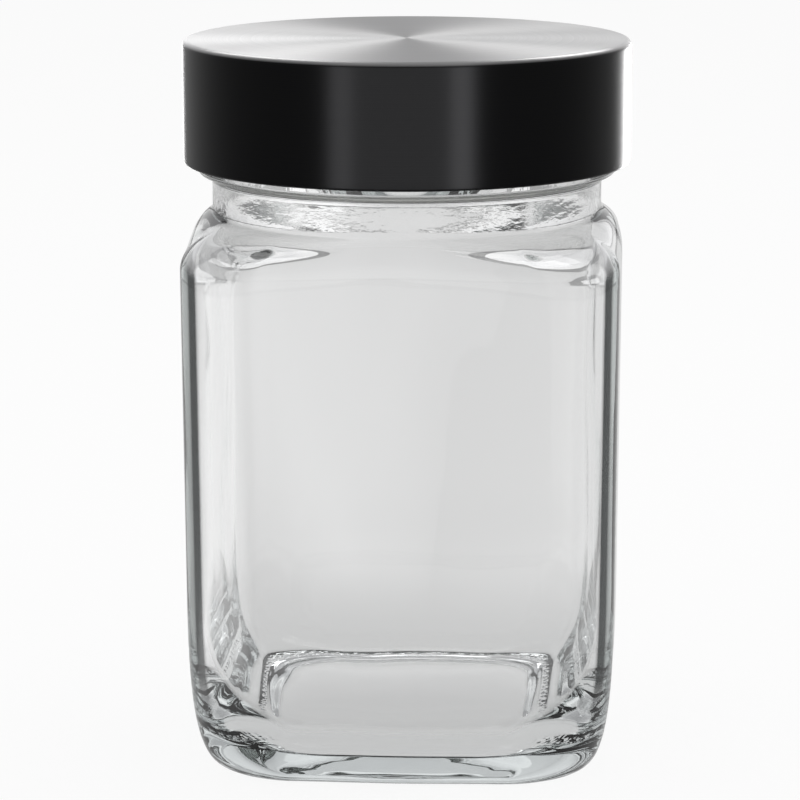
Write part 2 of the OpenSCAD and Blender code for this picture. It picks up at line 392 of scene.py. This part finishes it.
def foot_rings():
    """The flat ring that the jar stands on."""
    rings = []
    for k in range(FOOT_STEPS):
        half = FOOT_HALF - FOOT_W + EDGE_R + (FOOT_W - EDGE_R) * k / FOOT_STEPS
        rings.append(square_ring(half, CORNER_R * half / FOOT_HALF, SIDE_CROWN, 0))
    return rings


def finish_rings(neck_low):
    """The outside of the neck with its bead and thread, and the lip down to the start of the bore."""
    bead_round = BEAD_H / 4
    bead_foot = BEAD_Z - BEAD_H / 6
    low, high = BEAD_Z + BEAD_H + bead_round, LIP_Z - LIP_R
    profile = line(NECK_R, neck_low, NECK_R, bead_foot, NECK_STEPS)
    profile += [(NECK_R, bead_foot), (BEAD_R - bead_round * 2, BEAD_Z)]
    profile += arc(BEAD_R - bead_round, BEAD_Z + bead_round, bead_round, -60, 0)
    profile += arc(BEAD_R - bead_round, BEAD_Z + BEAD_H - bead_round, bead_round, 0, 60)
    profile += [(FINISH_R, low)]
    rings = [round_ring(r, z) for r, z in profile]
    bump = thread_bump(THREAD_Z)
    for k in range(1, THREAD_STEPS):
        rings.append(round_ring(FINISH_R, low + (high - low) * k / THREAD_STEPS, bump))
    lip = arc(FINISH_R - LIP_R, high, LIP_R, 0, 90) + arc(BORE_R + NECK_STEP + LIP_R, high, LIP_R, 90, 180)
    return rings + [round_ring(r, z) for r, z in lip]


def inside_rings(shoulder, neck_low):
    """The inside of the glass, from the bore down to the middle of the floor."""
    last = len(shoulder) - 1
    depths = [WALL + (NECK_WALL - WALL) * smooth(k / last) for k in range(last + 1)]
    floor_half = side_half(FLOOR_H) - WALL - INNER_HEEL_IN
    heel = heel_rings(FLOOR_H, INNER_HEEL_H, INNER_HEEL_IN, INNER_HEEL_FULLNESS, WALL)
    bore_r = BORE_R + NECK_STEP
    throat = [round_ring(r, z) for r, z in line(bore_r, LIP_Z - LIP_R, bore_r, neck_low, THROAT_STEPS)]
    throat += inset(shoulder, depths)[::-1]
    throat += side_rings(FLOOR_H + INNER_HEEL_H, BODY_H - SHOULDER_H, WALL, INSIDE_STEPS)[::-1]
    rings = relaxed(throat) + heel[::-1]
    rings += dome_rings(floor_half, CORNER_R - WALL, FLOOR_H, FLOOR_STEPS, FLOOR_STEPS - 1)[::-1]
    return wavy(rings)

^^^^

### Goal of the exercise:
Every line of the data above should be copied exactly.

### Response:
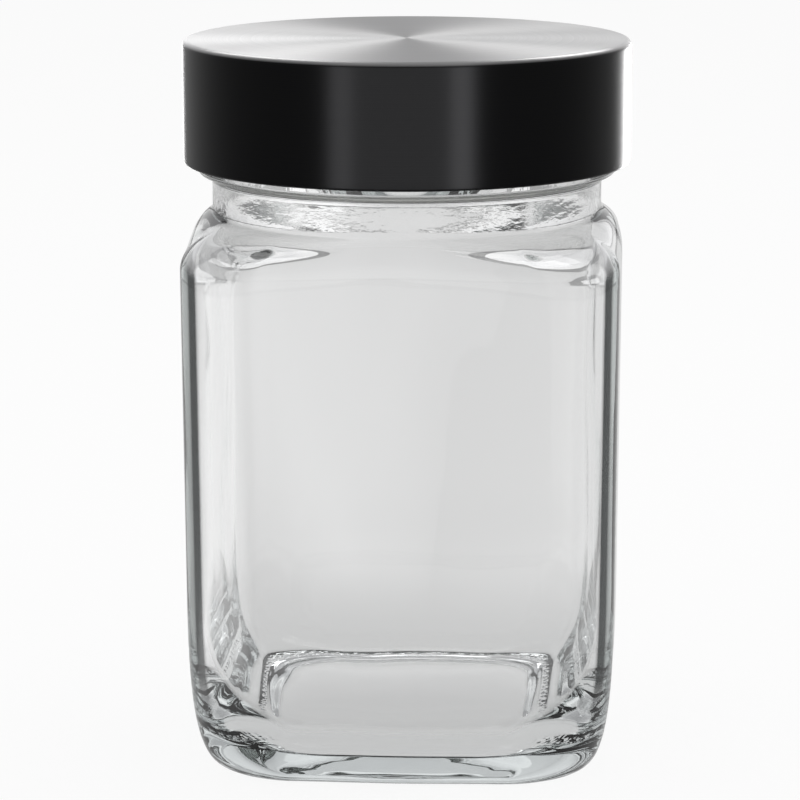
Write part 2 of the OpenSCAD and Blender code for this picture. It picks up at line 392 of scene.py. This part finishes it.
def foot_rings():
    """The flat ring that the jar stands on."""
    rings = []
    for k in range(FOOT_STEPS):
        half = FOOT_HALF - FOOT_W + EDGE_R + (FOOT_W - EDGE_R) * k / FOOT_STEPS
        rings.append(square_ring(half, CORNER_R * half / FOOT_HALF, SIDE_CROWN, 0))
    return rings


def finish_rings(neck_low):
    """The outside of the neck with its bead and thread, and the lip down to the start of the bore."""
    bead_round = BEAD_H / 4
    bead_foot = BEAD_Z - BEAD_H / 6
    low, high = BEAD_Z + BEAD_H + bead_round, LIP_Z - LIP_R
    profile = line(NECK_R, neck_low, NECK_R, bead_foot, NECK_STEPS)
    profile += [(NECK_R, bead_foot), (BEAD_R - bead_round * 2, BEAD_Z)]
    profile += arc(BEAD_R - bead_round, BEAD_Z + bead_round, bead_round, -60, 0)
    profile += arc(BEAD_R - bead_round, BEAD_Z + BEAD_H - bead_round, bead_round, 0, 60)
    profile += [(FINISH_R, low)]
    rings = [round_ring(r, z) for r, z in profile]
    bump = thread_bump(THREAD_Z)
    for k in range(1, THREAD_STEPS):
        rings.append(round_ring(FINISH_R, low + (high - low) * k / THREAD_STEPS, bump))
    lip = arc(FINISH_R - LIP_R, high, LIP_R, 0, 90) + arc(BORE_R + NECK_STEP + LIP_R, high, LIP_R, 90, 180)
    return rings + [round_ring(r, z) for r, z in lip]


def inside_rings(shoulder, neck_low):
    """The inside of the glass, from the bore down to the middle of the floor."""
    last = len(shoulder) - 1
    depths = [WALL + (NECK_WALL - WALL) * smooth(k / last) for k in range(last + 1)]
    floor_half = side_half(FLOOR_H) - WALL - INNER_HEEL_IN
    heel = heel_rings(FLOOR_H, INNER_HEEL_H, INNER_HEEL_IN, INNER_HEEL_FULLNESS, WALL)
    bore_r = BORE_R + NECK_STEP
    throat = [round_ring(r, z) for r, z in line(bore_r, LIP_Z - LIP_R, bore_r, neck_low, THROAT_STEPS)]
    throat += inset(shoulder, depths)[::-1]
    throat += side_rings(FLOOR_H + INNER_HEEL_H, BODY_H - SHOULDER_H, WALL, INSIDE_STEPS)[::-1]
    rings = relaxed(throat) + heel[::-1]
    rings += dome_rings(floor_half, CORNER_R - WALL, FLOOR_H, FLOOR_STEPS, FLOOR_STEPS - 1)[::-1]
    return wavy(rings)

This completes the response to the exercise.